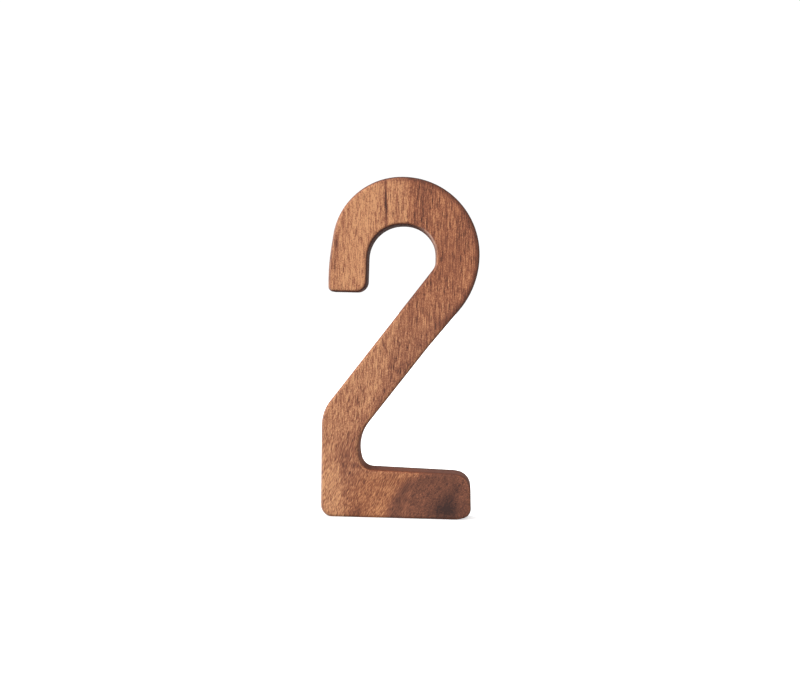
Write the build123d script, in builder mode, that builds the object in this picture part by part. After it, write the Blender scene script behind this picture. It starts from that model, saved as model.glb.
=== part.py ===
"""Walnut table numeral 2.

A solid board cut to the outline of the numeral stands on its own foot. Three strips of
double-sided foam tape on its back, each under a peel-off liner, fix it to a stand, a vase
or a wall. X runs to the reader's right, +Y runs from the face to the back, and Z is up.
The origin is the centre of the foot's underside. All lengths are in millimetres.
"""

import os
from math import cos, radians, sin

from build123d import *

# The board
height = 80.0
thickness = 10.0
face_round = 0.85
back_round = 0.5

# The foot, and the stem that rises from its left end
foot_left = -17.5
foot_right = 17.8
foot_height_at_stem = 11.4
foot_height_at_tip = 10.8
foot_tip_shoulder = (17.45, 10.15)
foot_tip_heel = (14.7, 0)
foot_tip_lift = 0.9
stem_left = -17.8
stem_stroke = 9.9
stem_left_top = 24.6
stem_right_top = (-9.9, 18.1)

# The diagonal, from the stem up to the bowl's right side
diagonal_left_top = 59.15
diagonal_right_top = 54.6
diagonal_right_bend = (6.9, 40.4)
diagonal_slope = 53.1

# The bowl, and the hook that hangs from its left side
bowl_left = -14.1
bowl_right = 18.4
bowl_top_stroke = 11.2
bowl_side_stroke = 10.3
hook_left = -16.8
hook_stroke = 8.9
hook_bottom = 52.8
hook_side_top = (-17.0, 58.5)

# The tape strips and their liners
tape_width = 7.0
tape_thickness = 1.0
tape_corner = 0.8
liner_thickness = 0.12
tab_length = 2.5
tab_corner = 2.8

# Lines that two or more corners of the outline share
stem_right = stem_left + stem_stroke
hook_right = hook_left + hook_stroke
bowl_inner_left = hook_right + 0.15
bowl_inner_right = bowl_right - bowl_side_stroke
bowl_inner_top = height - bowl_top_stroke

# The outline's corners (x, z) and the radius that rounds each one, clockwise as the reader
# sees the face, from the foot's lower left corner. Straight edges join the arcs.
outline = [
    ((foot_left, 0), 2.7),
    ((stem_left, stem_left_top), 9.5),
    ((bowl_inner_right, diagonal_left_top), 3.0),
    ((bowl_inner_right, bowl_inner_top), 7.45),
    ((bowl_inner_left, bowl_inner_top), 8.0),
    ((hook_right, hook_bottom), 2.6),
    ((hook_left, hook_bottom), 1.2),
    (hook_side_top, 50.0),
    ((bowl_left, height), 16.2),
    ((bowl_right, height), 18.1),
    ((bowl_right, diagonal_right_top), 20.0),
    (diagonal_right_bend, 100.0),
    (stem_right_top, 9.3),
    ((stem_right, foot_height_at_stem), 3.0),
    ((foot_tip_heel[0] - 1.1, foot_height_at_tip), 3.5),
    (foot_tip_shoulder, 3.7),
    ((foot_right, foot_tip_lift), 2.3),
    (foot_tip_heel, 6.0),
]

# Each strip's name, the centre of its tape (x, z), its length, and its slope from the X axis
strips = [
    ("upper", (-1.0, 73.7), 13.0, 0.0),
    ("diagonal", (-1.4, 38.0), 26.0, diagonal_slope),
    ("foot", (-0.6, 5.6), 28.0, 0.0),
]


def strip_plane(center, slope, depth):
    """The plane at Y = depth under a strip, with its own x along the strip."""
    return Plane(
        origin=(center[0], depth, center[1]),
        x_dir=(cos(radians(slope)), 0, sin(radians(slope))),
        z_dir=(0, 1, 0),
    )


def save(part, name):
    """Label a finished piece and write it to its own STEP file."""
    part.label = name
    export_step(part, f"parts/{name}.step")


os.makedirs("parts", exist_ok=True)

# The numeral: one board, sawn to the outline, with its front and back edges rounded over
with BuildPart() as numeral:
    with BuildSketch(Plane.XZ.offset(-thickness / 2)):
        with BuildLine():
            corners = [corner for corner, radius in outline]
            radii = [radius for corner, radius in outline]
            FilletPolyline(*corners, radius=radii, close=True)
        make_face()
    extrude(amount=thickness)
    fillet(numeral.faces().sort_by(Axis.Y)[0].edges(), radius=face_round)
    fillet(numeral.faces().sort_by(Axis.Y)[-1].edges(), radius=back_round)
save(numeral.part, "numeral")

# The tape pads lie on the board's back, and each liner covers its pad and ends in a tab
for strip_name, strip_center, strip_length, strip_slope in strips:
    pad_plane = strip_plane(strip_center, strip_slope, thickness / 2)
    with BuildPart() as pad:
        with BuildSketch(pad_plane):
            RectangleRounded(strip_length, tape_width, tape_corner)
        extrude(amount=tape_thickness)
    save(pad.part, f"{strip_name}_tape_pad")

    with BuildPart() as liner:
        with BuildSketch(pad_plane.offset(tape_thickness)) as liner_outline:
            with Locations((tab_length / 2, 0)):
                Rectangle(strip_length + tab_length, tape_width)
            ends = liner_outline.vertices().group_by(Axis.X)
            fillet(ends[0], radius=tape_corner)
            fillet(ends[-1], radius=tab_corner)
        extrude(amount=liner_thickness)
    save(liner.part, f"{strip_name}_liner")
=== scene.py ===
"""Looks for the walnut table numeral 2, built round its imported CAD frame.

The board keeps its CAD shape and gets an oiled walnut finish. Each foam tape pad and each
peel-off liner is a detailed piece that stands for its plain CAD solid.
Blender's lengths are metres. Lengths in a material, and names that end in _mm, are millimetres.
"""

import math

import bmesh
import bpy
import numpy as np
from mathutils import Matrix, Vector, noise


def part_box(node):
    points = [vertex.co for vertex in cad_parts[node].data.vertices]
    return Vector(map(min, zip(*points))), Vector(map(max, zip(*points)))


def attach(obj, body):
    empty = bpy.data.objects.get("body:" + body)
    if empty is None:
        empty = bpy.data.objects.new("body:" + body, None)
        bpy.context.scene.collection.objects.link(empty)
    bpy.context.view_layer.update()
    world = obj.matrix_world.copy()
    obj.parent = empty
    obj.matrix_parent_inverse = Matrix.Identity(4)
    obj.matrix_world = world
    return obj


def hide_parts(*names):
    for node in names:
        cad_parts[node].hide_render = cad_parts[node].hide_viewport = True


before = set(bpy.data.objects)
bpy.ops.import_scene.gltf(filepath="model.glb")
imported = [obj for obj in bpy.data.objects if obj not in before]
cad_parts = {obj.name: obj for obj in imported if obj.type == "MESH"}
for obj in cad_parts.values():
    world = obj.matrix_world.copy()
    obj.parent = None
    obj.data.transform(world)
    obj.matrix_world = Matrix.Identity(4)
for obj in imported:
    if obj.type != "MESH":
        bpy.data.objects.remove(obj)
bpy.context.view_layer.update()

MM = 0.001

# The camera stands a little to the right of the numeral's middle and a little above it.
# Angles are in degrees, and the lens and sensor in millimetres
camera_azimuth = 2.15
camera_elevation = 1.15
camera_distance = 0.3629
camera_roll = 1.27
camera_lens = 68.9
camera_sensor = 36.0
aim_right = -0.24 * MM
aim_up = 1.27 * MM


# ---------------------------------------------------------------- shader arithmetic


class Field:
    """A number or vector that varies over a surface. Arithmetic on it adds the nodes it needs."""

    def __init__(self, graph, socket):
        self.graph = graph
        self.socket = socket

    def __add__(self, other):
        return self.graph.math("ADD", self, other)

    def __sub__(self, other):
        return self.graph.math("SUBTRACT", self, other)

    def __mul__(self, other):
        return self.graph.math("MULTIPLY", self, other)

    def __truediv__(self, other):
        return self.graph.math("DIVIDE", self, other)

    def __neg__(self):
        return self.graph.math("MULTIPLY", self, -1.0)

    def __radd__(self, other):
        return self.graph.math("ADD", other, self)

    def __rsub__(self, other):
        return self.graph.math("SUBTRACT", other, self)

    def absolute(self):
        return self.graph.math("ABSOLUTE", self)

    def exp(self):
        return self.graph.math("EXPONENT", self)

    def bell(self, width):
        """1 where the field is 0, falling off to nothing over about twice the width."""
        scaled = self / width
        return (-(scaled * scaled)).exp()

    def step(self, start, end):
        """0 at start and 1 at end, with a smooth rise between them."""
        made = self.graph.node("MapRange", interpolation_type="SMOOTHSTEP")
        self.graph.feed(made.inputs["Value"], self)
        made.inputs["From Min"].default_value = start
        made.inputs["From Max"].default_value = end
        return Field(self.graph, made.outputs["Result"])

    def blend(self, other, factor):
        """This field where factor is 0, and the other where it is 1."""
        return self + (other - self) * factor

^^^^

→ WHAT IS BEING ASKED
Write the lines again exactly, beginning at the line that has "# The tape pads" and stopping after the line that has "zip(*points))), Vector(map(max, zip(*points)))"; include no other lines.

→ WRITTEN RESPONSE
# The tape pads lie on the board's back, and each liner covers its pad and ends in a tab
for strip_name, strip_center, strip_length, strip_slope in strips:
    pad_plane = strip_plane(strip_center, strip_slope, thickness / 2)
    with BuildPart() as pad:
        with BuildSketch(pad_plane):
            RectangleRounded(strip_length, tape_width, tape_corner)
        extrude(amount=tape_thickness)
    save(pad.part, f"{strip_name}_tape_pad")

    with BuildPart() as liner:
        with BuildSketch(pad_plane.offset(tape_thickness)) as liner_outline:
            with Locations((tab_length / 2, 0)):
                Rectangle(strip_length + tab_length, tape_width)
            ends = liner_outline.vertices().group_by(Axis.X)
            fillet(ends[0], radius=tape_corner)
            fillet(ends[-1], radius=tab_corner)
        extrude(amount=liner_thickness)
    save(liner.part, f"{strip_name}_liner")
=== scene.py ===
"""Looks for the walnut table numeral 2, built round its imported CAD frame.

The board keeps its CAD shape and gets an oiled walnut finish. Each foam tape pad and each
peel-off liner is a detailed piece that stands for its plain CAD solid.
Blender's lengths are metres. Lengths in a material, and names that end in _mm, are millimetres.
"""

import math

import bmesh
import bpy
import numpy as np
from mathutils import Matrix, Vector, noise


def part_box(node):
    points = [vertex.co for vertex in cad_parts[node].data.vertices]
    return Vector(map(min, zip(*points))), Vector(map(max, zip(*points)))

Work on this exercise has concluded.